En fait, ce que déplore Rushdie, c’est qu’aujourd’hui ce soit la gauche qui refuse de se battre pour la liberté d’expression. On en a eu un bel exemple plus tôt cette année quand de grands auteurs (dont le Canadien Michael Ondaatje et l’Américaine Joyce Carol Oates) ont refusé de participer à une remise de prix du courage à Charlie Hebdo lors du congrès de l’association de défense de la liberté d’expression PEN.

«J’ai alors eu la sensation que si les attaques contre Les Versets sataniquesavaient lieu aujourd’hui, ces gens ne prendraient pas ma défense et useraient de ces mêmes arguments contre moi, en m’accusant d’insulter une minorité ethnique et culturelle.»

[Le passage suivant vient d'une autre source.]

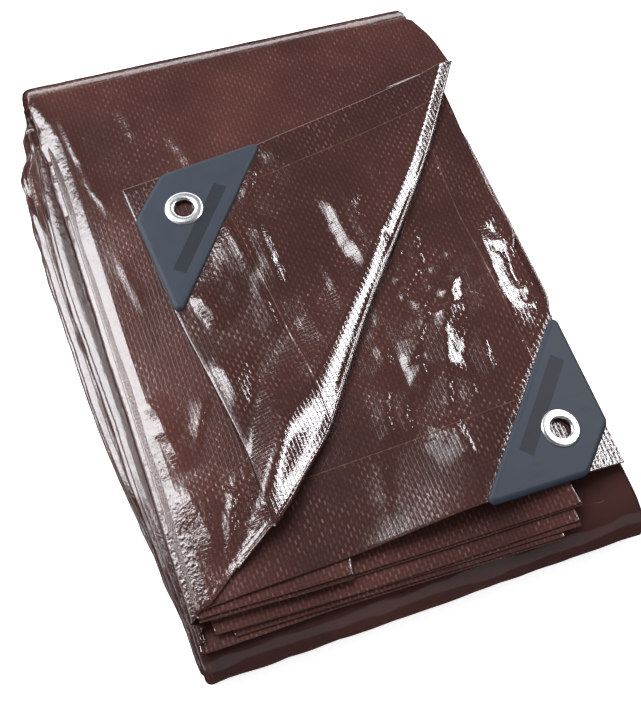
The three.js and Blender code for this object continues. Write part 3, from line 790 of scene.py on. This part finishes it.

C’est quand même le monde à l’envers! Alors qu’en 1989 c’étaient les gens de droite (dont l’entourage de Margaret Thatcher) qui avaient critiqué Rushdie en lui lançant qu’il avait fait de la provocation, aujourd’hui c’est la gauche qui refuse de défendre la liberté d’expression de Charlie Hebdo. La raison invoquée par ces grands intellectuels, supposément progressistes et tolérants, pour snober Charlie Hebdo? Ils trouvaient le magazine islamophobe.

Un argument que réfute Rushdie de façon cinglante. Charlie est tout sauf raciste. «En vérité, ce point, le contenu même du magazine, est sans importance, car la liberté de parole implique de défendre l’expression d’opinions que vous ne partagez pas. Ces personnes, rappelons-le, ont été assassinées parce qu’elles faisaient des dessins.»

Les islamophobes

Rushdie, qui est lui-même issu d’une famille musulmane, lance une affirmation qui va faire frémir certains intellectuels québécois. «Il faut en finir avec ce tabou de la prétendue “islamophobie”. Pourquoi ne pourrait-on pas débattre de l’islam? Il est possible de respecter des individus, de les préserver de l’intolérance tout en affichant son scepticisme envers leurs idées, voire en les critiquant farouchement. Combattre l’extrémisme, je le répète, n’est pas combattre l’islam. Au contraire. C’est le défendre.»

Vous ne trouvez pas que ça fait bien d’entendre ça de la bouche d’un grand penseur comme Salman Rushdie?